By CHRIS DANIELS consumer reporter
Car dealers will soon have a new weapon in the fight against odometer fraud.
The Independent Motor Vehicle Dealers Association is in the final stages of linking into a Japanese computer system that tracks the history of vehicles being offered at auction.
Association chairman John Nicholls said the database would provide New Zealand's "legitimate vehicle importers with ready access to information on vehicles sold over the past five years."
Up to 300 Japanese dealers use the system to research the history of odometer readings.
"In Japan odometer-winding is a crime just as it is in New Zealand - with some prosecutions for rewinding resulting in a hefty prison sentence," Mr Nicholls said.
The database that he inspected, launched by the Japanese used car dealers and one a major car auction group, was designed to contain information on more than 10 million vehicles.

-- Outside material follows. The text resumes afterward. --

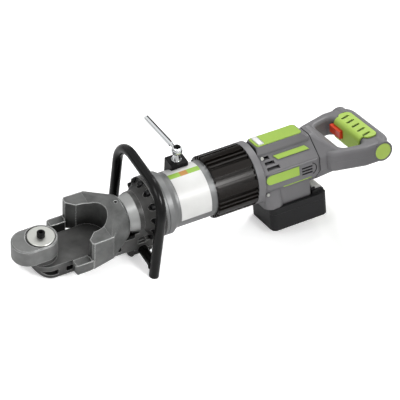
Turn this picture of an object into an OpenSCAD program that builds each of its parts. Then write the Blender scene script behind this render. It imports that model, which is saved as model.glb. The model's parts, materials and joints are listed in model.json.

He said the Japanese Odometer Administration Council had overseen the computer system and had banned vehicle sellers from offering wound-back stock at auctions.
Mr Nicholls said many NZ importers attended these auctions.
He said both the Minister of Customs, Phillida Bunkle, and the Minister of Commerce, Paul Swain, had been told about the association's move to set up links with the Japanese database.
Phillida Bunkle has previously launched a campaign to beef up odometer inspections on used vehicles.
In the six months up to June, she said, four times as many wound-back cars were seized compared with the previous six months.